JAKARTA - Permasalahan yang terjadi ketika pandemi virus corona atau COVID-19 tak selalu mengenai penambahan jumlah kasus positif. Masalah lain yang muncul, salah satunya soal penolakan masyarakat ketika akan menguburkan pasien meninggal akibat terjangkit virus tersebut.
Banyak masyarakat yang menolak penguburan ini karena takut tertular. Mereka menganggap virus itu bisa menyebar ketika jasad pasien positif COVID-19 dikuburkan di tempat pemakaman umum (TPU) atau di lokasi yang berdekatan dengan pemukiman. Padahal, penularan tidak akan terjadi ketika pasien atau orang yang terjangkit sudah meninggal dunia.
Peneliti bidang mikrobiologi Lembaga Ilmu Pengetahuan Indonesia (LIPI) Sugiyono Saputra mengatakan, berdasarkan studi yang ada, tak pernah ditemukan kasus penularan melalui pemakaman. Maksudnya, penularan virus tidak akan terjadi ketika jasad sudah dimakamkan.

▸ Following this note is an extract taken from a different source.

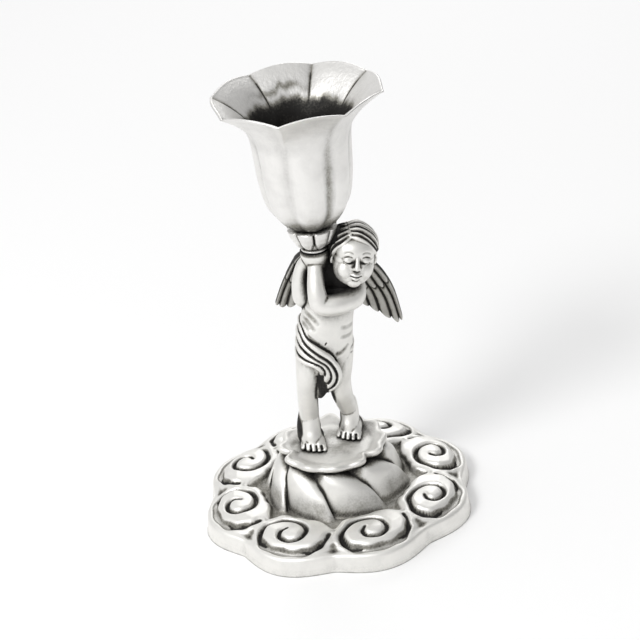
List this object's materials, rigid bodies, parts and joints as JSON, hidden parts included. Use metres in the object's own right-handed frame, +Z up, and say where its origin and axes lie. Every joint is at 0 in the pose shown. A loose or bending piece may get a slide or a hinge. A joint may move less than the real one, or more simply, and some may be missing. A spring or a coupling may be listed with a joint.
{
  "type": "cherub candlestick",
  "caption": "Cast antique-silver candlestick: a winged child on a scalloped plate and a scrolled, lobed base holds up a tulip-shaped candle cup.",
  "frame": {"origin": "middle of the base on the surface that it stands on", "axes": "+Z up, -Y the way the figure faces, +X to the viewer's right"},
  "size_m": [0.0734, 0.0734, 0.1208],
  "materials": {
    "antique_silver": "antique silver over zinc casting, black patina in the recesses",
    "antique_silver_figure": "antique silver over zinc casting, black patina in the recesses",
    "antique_silver_wing": "antique silver with heavy black patina between the feathers",
    "antique_silver_cup": "antique silver, satin brushed upright",
    "plated_steel": "zinc plated"
  },
  "bodies": {
    "root": {"base": "antique_silver", "cherub_figure": "antique_silver_figure", "left_wing": "antique_silver_wing", "right_wing": "antique_silver_wing", "calyx": "antique_silver_cup", "candle_cup": "antique_silver_cup", "cup_screw": "plated_steel", "base_screw": "plated_steel", "base_washer": "plated_steel"}
  },
  "joints": []
}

"Jadi tidak ada bukti kalau menularkan orang yang ada di sekitar pemakaman," ucap Sugiyono kepada VOI, Jumat, 17 April.
Hal ini disebabkan karena virus merupakan organisme kecil yang menggantungkan hidup melalui sel inang, seperti manusia dan hewan. Dengan memanfaatkan sel inang, virus bisa berduplikasi atau berkembang biak.
Ketika sel inang mati, secara otomatis virus itu tidak akan bisa hidup lama dan akhirnya ikut mati. Dengan alasan tersebut, seseorang yang teridentifikasi meninggal karena COVID-19 harus segera dimakamkan untuk mempercepat pembusukan dan membunuh virus.
"Mungkin bisa bertahan beberapa waktu hanya saja ketika dikuburkan, itu kan mempercepat proses pembusukan, artinya sel-sel manusia akan busuk oleh bakteri, ya virusnya sendiri juga mati," papar Sugiyono.
Penularan juga tidak akan terjadi ketika jasad sudah terkubur sesuai dengan prosedur, yaitu menggunakan plastik untuk mengurangi kontak langsung ketika proses penguburan. Karenanya, masyarakat tak perlu takut akan ada penularan virus tersebut karena pemakaman pasien COVID-19 di sekitar kediaman mereka.
"Tujuannya juga untuk mengurangi kontak langsung pada banyak orang, sekaligus untuk mematikan virusnya," kata Sugiyono.
BACA JUGA:
Bagi mereka yang menolak atau mempersulit proses pemakaman jasad positif COVID-19, akan ada sanksi dari polisi. Karo Penmas DivHumas Polri Brigjen Argo Yuwono mengatakan, sanksi tersebut diatur dalam Pasal 212 KUHP dan/atau Pasal 214 KUHP dan/atau Pasal 14 Undang-Undang Nomor 4 Tahun 1984 tentang Wabah Penyakit Menular.
"Kalau menolak nanti ada sanksi pidananya. Bisa dikenakan Undang-Undang tentang Wabah Penyakit," ucap Argo.
Sejauh ini, lanjut Argo, kasus penolakan jenazah COVID-19 sudah terjadi di beberapa daerah. Sehingga, pihaknya bekerja sama dengan TNI dan pemerintah daerah untuk menghimbau warga yang melakukan penolakan tersebut.
"Kita tetap melakukan himbauan kepada masyarakat, agar bisa membantu jangan sampai ada penolakan kembali," tandas Argo.
Pasal 212 KUHP dan/atau Pasal 214 KUHP dan/atau Pasal 14 Undang-Undang Nomor 4 Tahun 1984 tentang Wabah Penyakit Menular, berisi tentang;
Pasal 14 ayat 1 menyatakan, barang siapa dengan sengaja menghalangi pelaksanaan penanggulangan wabah sebagaimana diatur dalam Undang-Undang ini, diancam dengan pidana penjara selama-lamanya 1 tahun dan/atau denda setinggi-tingginya Rp1 juta.
Pasal 14 ayat 2 menyatakan, barang siapa karena kealpaannya mengakibatkan terhalangnya pelaksanaan penanggulangan wabah sebagaimana diatur dalam Undang-Undang ini, diancam dengan pidana kurungan selama-lamanya 6 bulan dan/atau denda setinggi-tingginya Rp500 ribu.
Pasal 14 ayat 3 menyatakan, tindak pidana sebagaimana dimaksud dalam ayat (1) adalah kejahatan dan tindak pidana sebagaimana dimaksud dalam ayat (2) adalah pelanggaran.